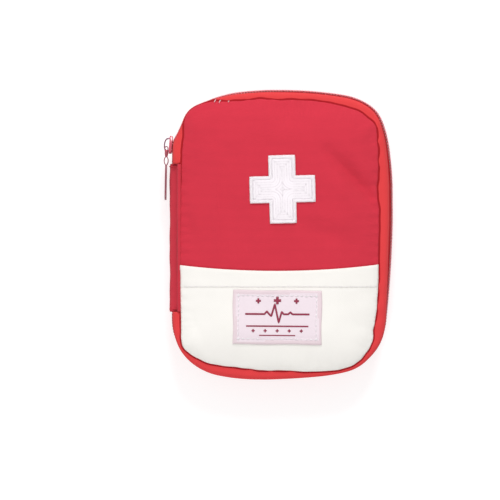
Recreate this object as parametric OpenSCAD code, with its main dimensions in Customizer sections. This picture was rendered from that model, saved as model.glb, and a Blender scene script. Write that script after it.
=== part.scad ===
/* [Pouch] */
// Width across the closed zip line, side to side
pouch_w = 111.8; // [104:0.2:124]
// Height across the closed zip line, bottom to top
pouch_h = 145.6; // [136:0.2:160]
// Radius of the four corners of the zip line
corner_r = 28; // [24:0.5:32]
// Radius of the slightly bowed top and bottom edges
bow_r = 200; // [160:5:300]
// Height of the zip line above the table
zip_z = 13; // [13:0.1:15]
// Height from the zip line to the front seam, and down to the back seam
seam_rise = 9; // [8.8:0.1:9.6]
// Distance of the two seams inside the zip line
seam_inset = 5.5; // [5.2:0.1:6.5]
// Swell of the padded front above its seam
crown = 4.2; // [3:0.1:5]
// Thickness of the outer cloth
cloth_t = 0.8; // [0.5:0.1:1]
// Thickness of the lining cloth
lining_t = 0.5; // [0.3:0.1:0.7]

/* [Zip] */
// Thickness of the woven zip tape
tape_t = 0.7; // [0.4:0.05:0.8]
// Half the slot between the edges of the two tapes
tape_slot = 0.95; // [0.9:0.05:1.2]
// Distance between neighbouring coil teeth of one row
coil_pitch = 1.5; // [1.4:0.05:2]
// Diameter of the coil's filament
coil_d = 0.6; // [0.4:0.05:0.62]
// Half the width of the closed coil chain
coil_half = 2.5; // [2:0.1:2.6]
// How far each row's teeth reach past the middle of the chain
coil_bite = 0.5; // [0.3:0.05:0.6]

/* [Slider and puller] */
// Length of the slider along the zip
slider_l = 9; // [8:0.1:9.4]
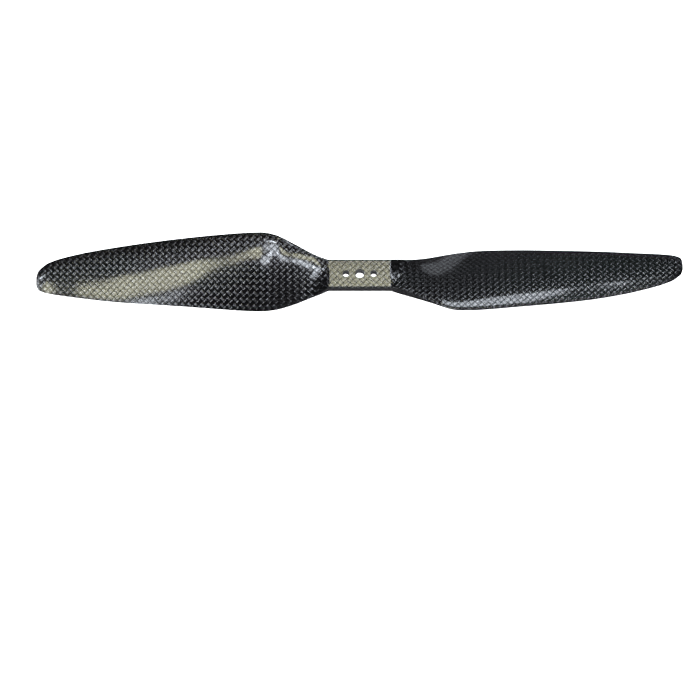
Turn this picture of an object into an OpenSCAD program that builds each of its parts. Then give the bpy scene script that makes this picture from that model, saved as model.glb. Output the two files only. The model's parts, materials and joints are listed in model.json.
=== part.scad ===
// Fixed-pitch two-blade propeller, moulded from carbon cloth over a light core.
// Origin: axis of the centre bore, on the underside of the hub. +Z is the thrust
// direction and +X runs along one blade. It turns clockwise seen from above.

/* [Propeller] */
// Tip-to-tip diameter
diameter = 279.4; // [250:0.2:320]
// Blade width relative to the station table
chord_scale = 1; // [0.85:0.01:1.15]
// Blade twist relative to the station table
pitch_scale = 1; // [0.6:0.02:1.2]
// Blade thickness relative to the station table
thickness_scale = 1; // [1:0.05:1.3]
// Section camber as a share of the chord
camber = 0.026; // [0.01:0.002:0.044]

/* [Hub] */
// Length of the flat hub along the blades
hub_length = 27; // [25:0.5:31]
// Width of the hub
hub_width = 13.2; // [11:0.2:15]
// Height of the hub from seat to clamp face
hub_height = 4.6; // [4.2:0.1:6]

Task
Emit the records above again, exactly, with no line skipped.

Task result
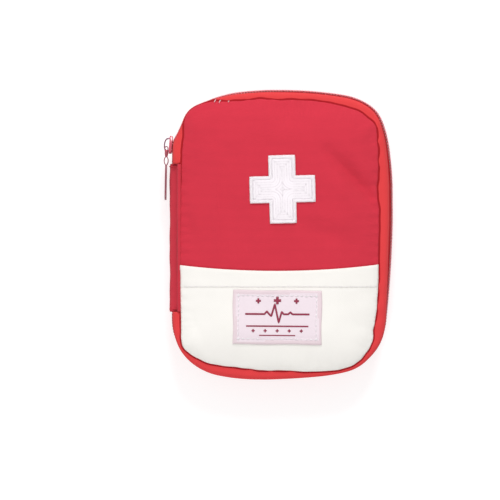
Recreate this object as parametric OpenSCAD code, with its main dimensions in Customizer sections. This picture was rendered from that model, saved as model.glb, and a Blender scene script. Write that script after it.
=== part.scad ===
/* [Pouch] */
// Width across the closed zip line, side to side
pouch_w = 111.8; // [104:0.2:124]
// Height across the closed zip line, bottom to top
pouch_h = 145.6; // [136:0.2:160]
// Radius of the four corners of the zip line
corner_r = 28; // [24:0.5:32]
// Radius of the slightly bowed top and bottom edges
bow_r = 200; // [160:5:300]
// Height of the zip line above the table
zip_z = 13; // [13:0.1:15]
// Height from the zip line to the front seam, and down to the back seam
seam_rise = 9; // [8.8:0.1:9.6]
// Distance of the two seams inside the zip line
seam_inset = 5.5; // [5.2:0.1:6.5]
// Swell of the padded front above its seam
crown = 4.2; // [3:0.1:5]
// Thickness of the outer cloth
cloth_t = 0.8; // [0.5:0.1:1]
// Thickness of the lining cloth
lining_t = 0.5; // [0.3:0.1:0.7]

/* [Zip] */
// Thickness of the woven zip tape
tape_t = 0.7; // [0.4:0.05:0.8]
// Half the slot between the edges of the two tapes
tape_slot = 0.95; // [0.9:0.05:1.2]
// Distance between neighbouring coil teeth of one row
coil_pitch = 1.5; // [1.4:0.05:2]
// Diameter of the coil's filament
coil_d = 0.6; // [0.4:0.05:0.62]
// Half the width of the closed coil chain
coil_half = 2.5; // [2:0.1:2.6]
// How far each row's teeth reach past the middle of the chain
coil_bite = 0.5; // [0.3:0.05:0.6]

/* [Slider and puller] */
// Length of the slider along the zip
slider_l = 9; // [8:0.1:9.4]
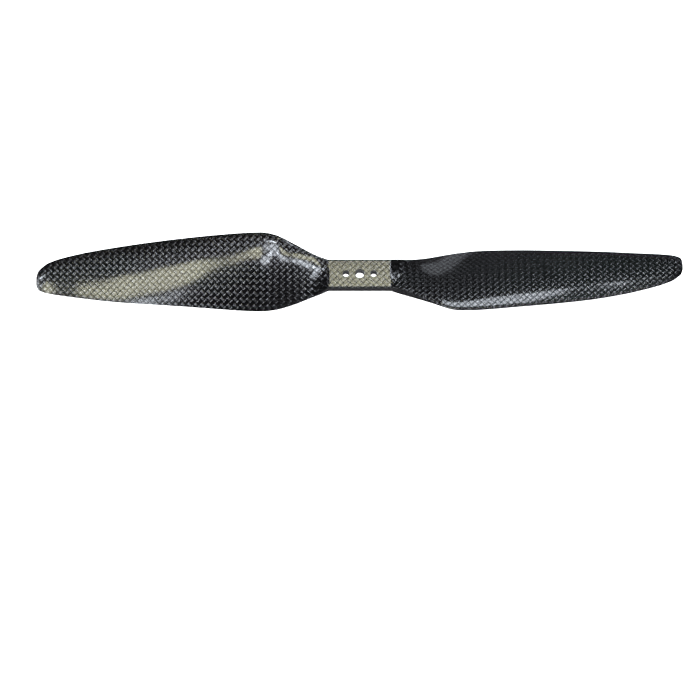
Turn this picture of an object into an OpenSCAD program that builds each of its parts. Then give the bpy scene script that makes this picture from that model, saved as model.glb. Output the two files only. The model's parts, materials and joints are listed in model.json.
=== part.scad ===
// Fixed-pitch two-blade propeller, moulded from carbon cloth over a light core.
// Origin: axis of the centre bore, on the underside of the hub. +Z is the thrust
// direction and +X runs along one blade. It turns clockwise seen from above.

/* [Propeller] */
// Tip-to-tip diameter
diameter = 279.4; // [250:0.2:320]
// Blade width relative to the station table
chord_scale = 1; // [0.85:0.01:1.15]
// Blade twist relative to the station table
pitch_scale = 1; // [0.6:0.02:1.2]
// Blade thickness relative to the station table
thickness_scale = 1; // [1:0.05:1.3]
// Section camber as a share of the chord
camber = 0.026; // [0.01:0.002:0.044]

/* [Hub] */
// Length of the flat hub along the blades
hub_length = 27; // [25:0.5:31]
// Width of the hub
hub_width = 13.2; // [11:0.2:15]
// Height of the hub from seat to clamp face
hub_height = 4.6; // [4.2:0.1:6]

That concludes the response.